Industry standards suggest that 10 percent of new vehicles require warranty service within the first year. Jones Nissan in Sumter, South Carolina, sold 9 Nissans yesterday. (Round your mean answer to 2 decimal places and the other answers to 4 decimal places.)a. What is the probability that none of these vehicles requires warranty service?b. What is the probability exactly one of these vehicles requires warranty service?c. Determine the probability that exactly two of these vehicles require warranty service.d.

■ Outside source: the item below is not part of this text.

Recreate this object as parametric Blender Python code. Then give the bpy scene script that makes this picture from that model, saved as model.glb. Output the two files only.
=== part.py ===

Compute the mean and standard deviation of this probability distribution.

Answer 1

Answer:

a)  0.3874

b)  0.3874

c)  0.1722

d) Mean and Standard Deviation = 0.9

Step-by-step explanation:

This is binomial distribution problem that has formula:

$P(x=r)=nCr*p^{r}*q^{n-r}$

Here p is probability of success = 10% = 0.1

q is probability of failure, that is 90% = 0.9

n is total number, which is 9, so n = 9

a)

The probability that none requires warranty is r = 0, we substitute and find:

$P(x=r)=nCr*p^{r}*q^{n-r}\\P(x=0)=9C0*(0.1)^{0}*(0.9)^{9-0}\\P(x=0)=0.3874$

Probability that none of these vehicles requires warranty service is 0.3874

b)

The probabilty exactly 1 needs warranty would change the value of r to 1. Now we use the same formula and get our answer:

$P(x=r)=nCr*p^{r}*q^{n-r}\\P(x=1)=9C1*(0.1)^{1}*(0.9)^{9-1}\\P(x=1)=0.3874$

This probability is also the same.

Probability that exactly one of these vehicles requires warranty is 0.3874

c)

Here, we need to make r = 2 and put it into the formula and solve:

$P(x=r)=nCr*p^{r}*q^{n-r}\\P(x=2)=9C2*(0.1)^{2}*(0.9)^{9-2}\\P(x=2)=0.1722$

Probability that exactly two of these vehicles requires warranty is 0.1722

d)

The formula for mean is

Mean = n * p

The formula for standard deviation is:

Standard Deviation = $\sqrt{n*p*(1-p)}$

Hence,

Mean = 9 * 0.1 = 0.9

Standard Deviation = $\sqrt{9*0.1*(1-0.1)}=0.9$